*Entries provided*:
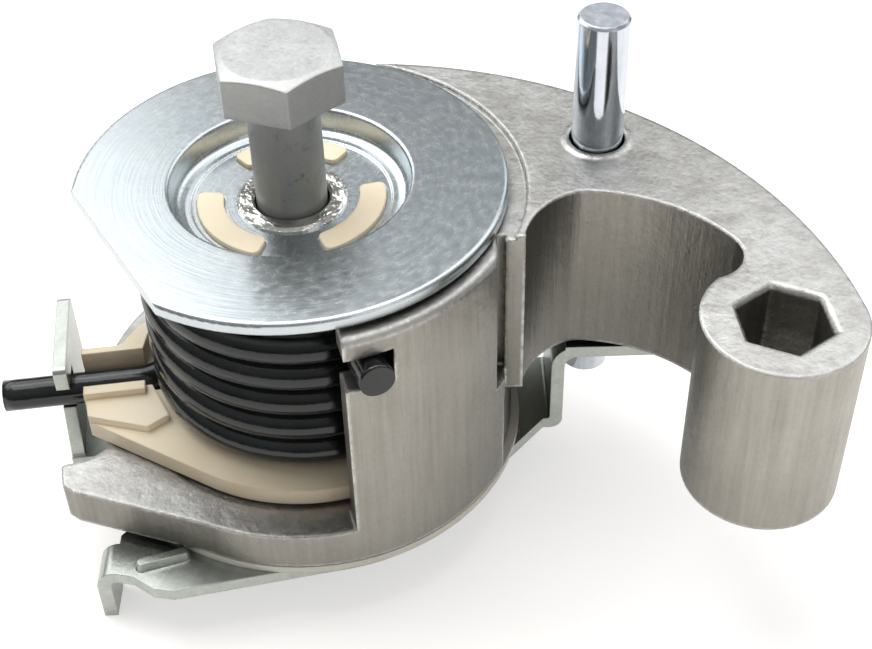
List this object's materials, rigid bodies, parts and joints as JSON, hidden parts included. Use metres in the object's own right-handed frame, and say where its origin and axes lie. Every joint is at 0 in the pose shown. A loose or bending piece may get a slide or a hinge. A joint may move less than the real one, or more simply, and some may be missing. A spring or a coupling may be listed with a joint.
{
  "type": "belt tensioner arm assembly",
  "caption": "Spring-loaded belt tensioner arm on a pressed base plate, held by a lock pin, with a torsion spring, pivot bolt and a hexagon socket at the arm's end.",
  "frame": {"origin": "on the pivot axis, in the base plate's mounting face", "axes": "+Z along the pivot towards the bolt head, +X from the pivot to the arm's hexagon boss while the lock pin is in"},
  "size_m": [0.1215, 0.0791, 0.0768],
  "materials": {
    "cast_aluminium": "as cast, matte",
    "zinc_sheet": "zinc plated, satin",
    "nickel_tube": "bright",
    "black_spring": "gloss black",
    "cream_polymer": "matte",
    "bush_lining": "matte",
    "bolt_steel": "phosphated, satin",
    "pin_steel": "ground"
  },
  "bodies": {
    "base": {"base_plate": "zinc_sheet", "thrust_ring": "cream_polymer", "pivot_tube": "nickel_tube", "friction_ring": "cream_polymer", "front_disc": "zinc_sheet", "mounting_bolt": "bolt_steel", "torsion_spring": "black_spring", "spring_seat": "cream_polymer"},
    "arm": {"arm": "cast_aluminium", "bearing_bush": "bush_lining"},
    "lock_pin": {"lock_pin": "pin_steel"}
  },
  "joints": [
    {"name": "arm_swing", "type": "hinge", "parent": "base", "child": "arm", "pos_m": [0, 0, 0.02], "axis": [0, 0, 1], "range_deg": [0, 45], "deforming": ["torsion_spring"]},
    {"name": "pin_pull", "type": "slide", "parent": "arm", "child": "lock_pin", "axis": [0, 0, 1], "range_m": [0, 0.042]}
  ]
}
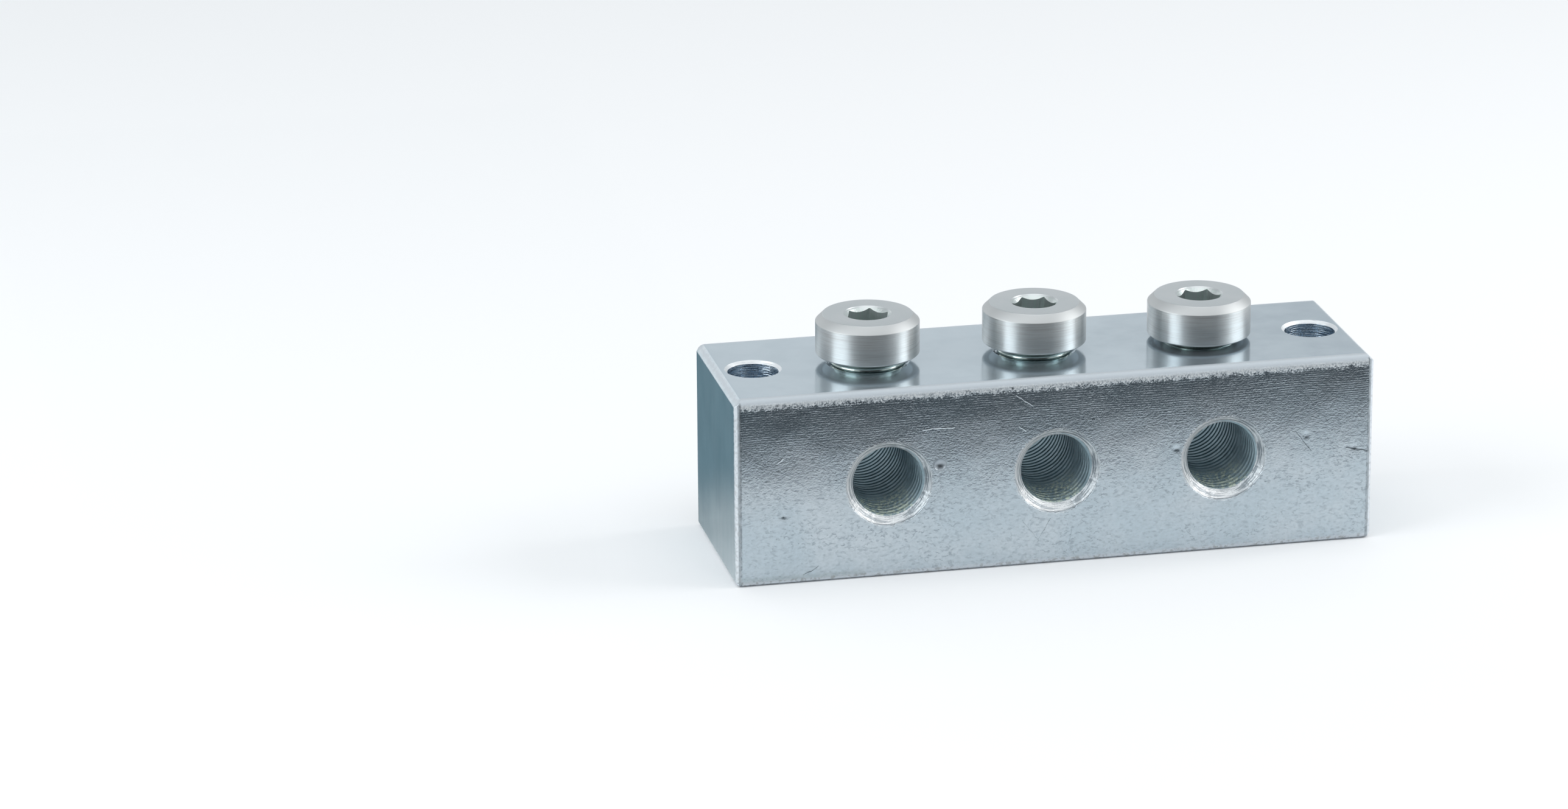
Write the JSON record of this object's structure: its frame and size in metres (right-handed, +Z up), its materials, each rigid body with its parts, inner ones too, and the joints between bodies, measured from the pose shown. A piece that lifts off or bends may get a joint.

*Task to complete*: Your task is to list each line of the records with the word "slide".

*Task result*:
List this object's materials, rigid bodies, parts and joints as JSON, hidden parts included. Use metres in the object's own right-handed frame, and say where its origin and axes lie. Every joint is at 0 in the pose shown. A loose or bending piece may get a slide or a hinge. A joint may move less than the real one, or more simply, and some may be missing. A spring or a coupling may be listed with a joint.
    {"name": "pin_pull", "type": "slide", "parent": "arm", "child": "lock_pin", "axis": [0, 0, 1], "range_m": [0, 0.042]}